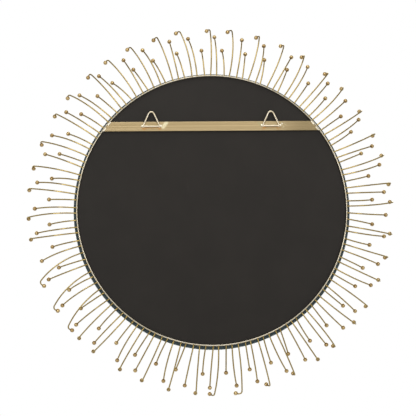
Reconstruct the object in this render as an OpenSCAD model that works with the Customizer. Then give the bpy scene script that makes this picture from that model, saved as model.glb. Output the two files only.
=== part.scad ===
// Sunburst wall mirror of gold wire, with its hanging bar.
// +Z is up, the mirror faces -Y, and the wall is the plane y = 0 behind it.
// The origin is the centre of the ring, on the wall plane.
// Left and right in the names are as seen from behind, so left is +X.

/* [Mirror] */
// Diameter of the mirror glass
glass_d = 457; // [454:1:460]
// Thickness of the mirror glass
glass_t = 3; // [2.5:0.5:4]
// How far the glass was set below the centre of the ring
glass_drop = 2; // [0:0.5:2.5]
// Diameter of the backing board
board_d = 448; // [446:1:449]
// Thickness of the backing board
board_t = 3; // [2.5:0.5:5]

/* [Ring] */
// Inner diameter of the ring that carries the rays
ring_inner_d = 444; // [440:1:444]
// Diameter of the ring's round rod
ring_rod_d = 2.3; // [2:0.1:3]

/* [Hanging bar] */
// Height of the flat bar's face
bar_h = 15.5; // [12:0.5:20]
// Thickness of the flat bar
bar_t = 2; // [1.5:0.5:2.5]
// Height of the bar's middle above the ring's centre
bar_rise = 139; // [110:1:160]
// Distance between the middles of the two wire triangles
hanger_spacing = 198; // [120:2:240]
// Diameter of the triangles' wire
hanger_wire_d = 2.8; // [2:0.2:3.2]
// Width of a wire triangle at its sharp lower corners
hanger_base = 31; // [30:1:36]
// Height of a wire triangle from its base line to its sharp top corner
hanger_height = 31; // [29:1:34]

/* [Rays] */
// Number of rays of each length
ray_sets = 44; // [36:4:44]
// Diameter of the ray wire
ray_wire_d = 2.3; // [1.6:0.1:2.4]
// Diameter of the beads
bead_d = 7; // [5:0.5:8]
// Turn of a short ray's forward curve, in degrees
short_turn = 32; // [20:1:36]
// Turn of a medium ray's forward curve, in degrees
medium_turn = 46; // [36:1:50]
// Turn of a long ray's forward curve, in degrees
long_turn = 40; // [30:1:42]
// Middle turn of the hooks at the long rays' ends, in degrees
hook_turn = 82; // [60:1:90]

/* [Hidden] */
$fn = 48;

// Layers from the wall forward, each at its rear face
bar_back = -hanger_wire_d;
bar_front = bar_back - bar_t;
ring_y = (bar_back + bar_front) / 2;
ring_to_board = 1.45;
board_back = ring_y - ring_rod_d / 2 - ring_to_board;
board_front = board_back - board_t;
mastic_t = 0.8;
paint_t = 0.15;
silver_t = 0.1;
paint_back = board_front - mastic_t;
silver_back = paint_back - paint_t;
glass_back = silver_back - silver_t;

ring_r = (ring_inner_d + ring_rod_d) / 2;
disc_bevel = 0.4;

// How far a weld or a glue dab sinks into what it holds
sink = 0.3;
// How far a cutting shape reaches past what it cuts
overreach = 1;
// Where two stretches of a wire meet: a gap between them, and a knot that closes it
knot_gap = 0.05;
knot_swell = 1.03;

// Mastic, glue and foam that hold the layers together
mastic_dab_d = 36;
mastic_circle_r = 150;
mastic_dabs = 8;
glue_dab_d = 2;
glue_dabs = 16;
pad_w = 24;
pad_h = 10;
pad_spacing = 110;

// Wire triangle: the bend at its top and the length of side that it takes up
corner_to_corner = hanger_base - hanger_wire_d;
apex_r = 5;
base_angle = atan(2 * hanger_height / corner_to_corner);
apex_tangent = apex_r * tan(base_angle);
nugget_d = 3.2;
nugget_in = 0.2;
nugget_up = 0.8;
end_weld_d = 2.4;
end_weld_inset = 3;

// Rays: SHORT, MEDIUM and LONG follow each other round the ring as medium, long, short
SHORT = 0;
MEDIUM = 1;
LONG = 2;
place_in_set = [2, 0, 1];
dip = [12, 0, 0];
bend_r = [88, 91, 122];
turn = [short_turn, medium_turn, long_turn];
lean_back = [2.4, 3.4, 2.7];
lean_play = [2.5, 1.8, 1.3];
lean_swing = [-5, -1.5, 1.5];
angle_play = 0.3;
bend_r_play = 0.04;
turn_play = 2;
curl = 8;
hook_r = 5.5;
hook_start = 1;
hook_swing = 8;
hook_swing_at = 30;
hook_turn_play = 8;
hook_play = 10;
droop = 50;
droop_at = 112;
droop_power = 1.5;
first_angle = -1.65;
spread = 1.1;
quarter_sets = ray_sets / 4;

// Long rays bent well out of line: [number, roll of the curve, roll of the hook, turn of the hook]
strays = [
    [24, 55, 20, 100], [25, 54, 15, 95], [26, 48, 20, 90],
    [33, -14, -40, 90], [34, -8, -75, 110], [35, 0, -30, 100]
];
function stray(kind, k) = [for (s = strays) if (kind == LONG && s[0] == k) s];

// A repeatable unevenness between -1 and 1 for ray number n
function uneven(n, stride) = sin(stride * n);
function long_only(kind, value) = kind == LONG ? value : 0;
function ray_number(kind, k) = 3 * k + place_in_set[kind];
function even_angle(n) = first_angle + 120 * n / ray_sets;
function ray_angle(n) = even_angle(n) - spread * sin(even_angle(n)) + angle_play * uneven(n, 143);
function ray_lean(kind, n) =
    lean_play[kind] * uneven(n, 101) - lean_back[kind] - lean_swing[kind] * sin(even_angle(n));
function ray_bend_r(kind, n) = bend_r[kind] * (1 + bend_r_play * uneven(n, 197));
function ray_turn(kind, n) = turn[kind] + turn_play * uneven(n, 163);
function even_roll(kind, n) = curl * (1 + uneven(n, 71) + long_only(kind, sin(even_angle(n))));
function even_droop(n) =
    droop * pow(max(0, cos(even_angle(n) - droop_at)), droop_power) + hook_play * uneven(n, 59);
function even_hook_turn(n) =
    hook_turn + hook_swing * cos(even_angle(n) - hook_swing_at) + hook_turn_play * uneven(n, 83);

// How ray k of a kind curves: a stray's own values, or those that the rule gives
function curve_roll(kind, k) =
    len(stray(kind, k)) > 0 ? stray(kind, k)[0][1] : even_roll(kind, ray_number(kind, k));
function hook_roll(k) =
    len(stray(LONG, k)) > 0 ? stray(LONG, k)[0][2]
    : even_droop(ray_number(LONG, k)) - curve_roll(LONG, k);
function ray_hook_turn(k) =
    len(stray(LONG, k)) > 0 ? stray(LONG, k)[0][3] : even_hook_turn(ray_number(LONG, k));

// Turns children so that their X runs outward at an angle counter-clockwise from behind, and Z to the wall
module around(angle) {
    rotate([-90, 0, 0]) rotate([0, 0, angle - 180]) children();
}

// A short swelling that joins two stretches of wire, its poles along X
module knot(wire_d) {
    rotate([0, 90, 0]) sphere(d = wire_d * knot_swell);
}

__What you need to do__
Return a word-for-word copy of the lines from the beginning of the listing to the line holding "ring_rod_d = 2.3; // [2:0.1:3]", both kept.

__Full output__
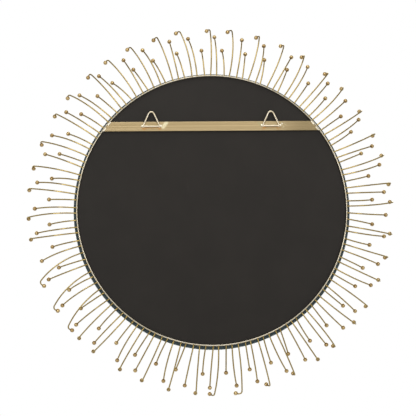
Reconstruct the object in this render as an OpenSCAD model that works with the Customizer. Then give the bpy scene script that makes this picture from that model, saved as model.glb. Output the two files only.
=== part.scad ===
// Sunburst wall mirror of gold wire, with its hanging bar.
// +Z is up, the mirror faces -Y, and the wall is the plane y = 0 behind it.
// The origin is the centre of the ring, on the wall plane.
// Left and right in the names are as seen from behind, so left is +X.

/* [Mirror] */
// Diameter of the mirror glass
glass_d = 457; // [454:1:460]
// Thickness of the mirror glass
glass_t = 3; // [2.5:0.5:4]
// How far the glass was set below the centre of the ring
glass_drop = 2; // [0:0.5:2.5]
// Diameter of the backing board
board_d = 448; // [446:1:449]
// Thickness of the backing board
board_t = 3; // [2.5:0.5:5]

/* [Ring] */
// Inner diameter of the ring that carries the rays
ring_inner_d = 444; // [440:1:444]
// Diameter of the ring's round rod
ring_rod_d = 2.3; // [2:0.1:3]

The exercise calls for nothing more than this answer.